MSFは一刻も早く地中海での捜索・救助活動に戻るため、イタリア当局から指摘された不備を是正するための行動計画を提出するとともに、適用される手続きに従って、同船の出港差し止めを直ちに解除するよう求める。拒否された場合、MSFはこの命令に異議を申し立てるため、あらゆる手段を講じることを検討する。

NGOが地中海上で活動するのは、死者数世界最多として知られる海の境界線上に、国家主導の捜索・救助が存在しないという恥ずべき状況があるからだ。欧州諸国はリビア沿岸警備隊を支援し、人命が失われる状況を放置しておきながら、その穴埋めをするNGOの努力を阻止している。

現在、地中海中央部で活動する捜索・救助船は市民団体「SOSメディテラネ」のオーシャン・バイキング号のみ。

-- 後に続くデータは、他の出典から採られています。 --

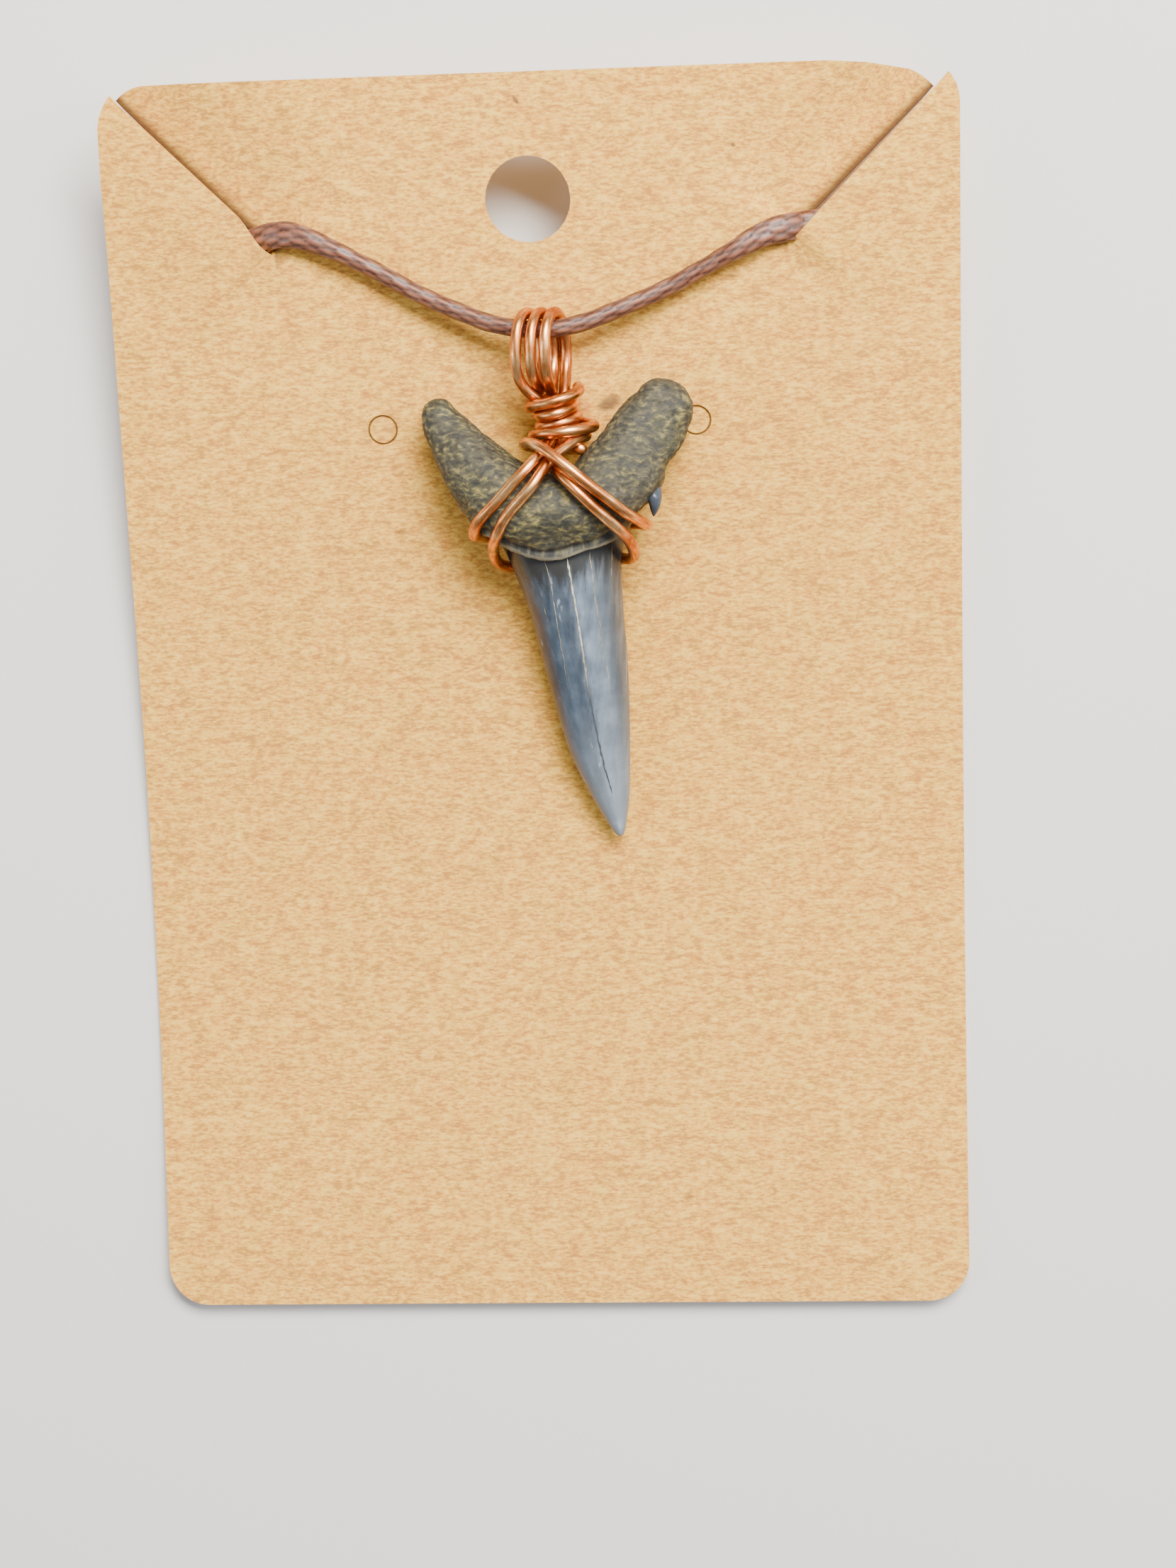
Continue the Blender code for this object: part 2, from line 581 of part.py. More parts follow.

5隻のNGOの捜索・救助船(シーウォッチ4号、シーウォッチ3号、シーアイ4号、ルイーズ・ミシェル号 、そして最近ではジオ・バレンツ号)が、行政による出港差し止めを受けており、人命救助活動の再開は妨げられている。一方、スペインのNGOプロアクティバ・オープンアームズは、シチリア島ポッツァーロで2カ月に及んだ行政による拘留を経て、6月25日に解放され、スペインでメンテナンスを受けているが、海上での救助活動再開には至っていない。

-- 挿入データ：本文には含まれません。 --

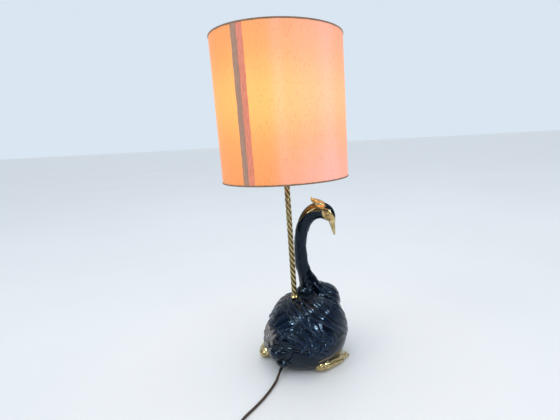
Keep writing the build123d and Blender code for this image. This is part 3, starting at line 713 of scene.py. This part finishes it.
def plume(route, half, high, sink=0.3, barbs=0.07, shaft=0.35, blunt=0.22, root=0.4, free=1):
    """A feather laid on the skin along a route of (heading, height) or (x, y, z): rounded blade, sharp edges,
    a fine raised shaft and slanting barbs. It rises from its root to its tip and towards its free edge, and
    lies over the feathers laid before it."""
    line, normal = snapped(catmull([on_body(*p) if len(p) == 2 else p for p in route], 7))
    along = np.gradient(line, axis=0)
    along /= np.linalg.norm(along, axis=1)[:, None]
    across = np.cross(along, normal)
    across /= np.linalg.norm(across, axis=1)[:, None]
    run = np.concatenate([[0], np.cumsum(np.linalg.norm(np.diff(line, axis=0), axis=1))])
    near = around(line, half * 1.4)
    if not len(near):
        return
    i = ((skin[near][:, None, :] - line[None, :, :]) ** 2).sum(2).argmin(1)
    off = skin[near] - line[i]
    s = run[i] + (off * along[i]).sum(1)
    side = (off * across[i]).sum(1)
    deep = np.abs((off * normal[i]).sum(1))
    t = np.clip(s / run[-1], 0, 1)
    end = np.clip((t - (1 - blunt)) / blunt, 0, 1)
    width = half * (root + (1 - root) * step(t, 0, 0.45)) * np.sqrt(np.clip(1 - end ** 2, 0, 1))
    width = np.where((s < -half * 0.2) | (s > run[-1] + 0.3), 0, width)
    u = side / np.maximum(width, 0.05)
    keep = (np.abs(u) < 1) & (width > 0.4) & (deep < half * 1.2)
    dome = np.sqrt(np.clip(1 - u * u, 0, 1))
    h = high * (sink + (1 - sink) * t ** 0.8) * (0.3 + 0.7 * dome) * (0.76 + 0.24 * free * u)
    h += shaft * bell(side, 0, 0.9) * (1 - end)
    h += barbs * np.sin(2 * pi * (0.42 * s - np.abs(side)) / 2.9) * dome
    raised[near] = np.where(keep & (h > raised[near] - 2.2), h, raised[near])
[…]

欧州諸国は捜索・救助体制を敷かないばかりか、リビアへの強制送還制度を意図的に強化。マルタの捜索・救助地域で人を乗せた遭難船に発砲するという暴力行為を再び起こしたリビアの沿岸警備隊に協力している。2021年に入ってから、1万4751人余りという衝撃的な数の移民・難民が海上でだ捕され、リビアに強制送還されている。リビアは海上で救助された人びとの下船を目的とした安全地帯ではないと国際法と海事法は定めているにもかかわらずだ。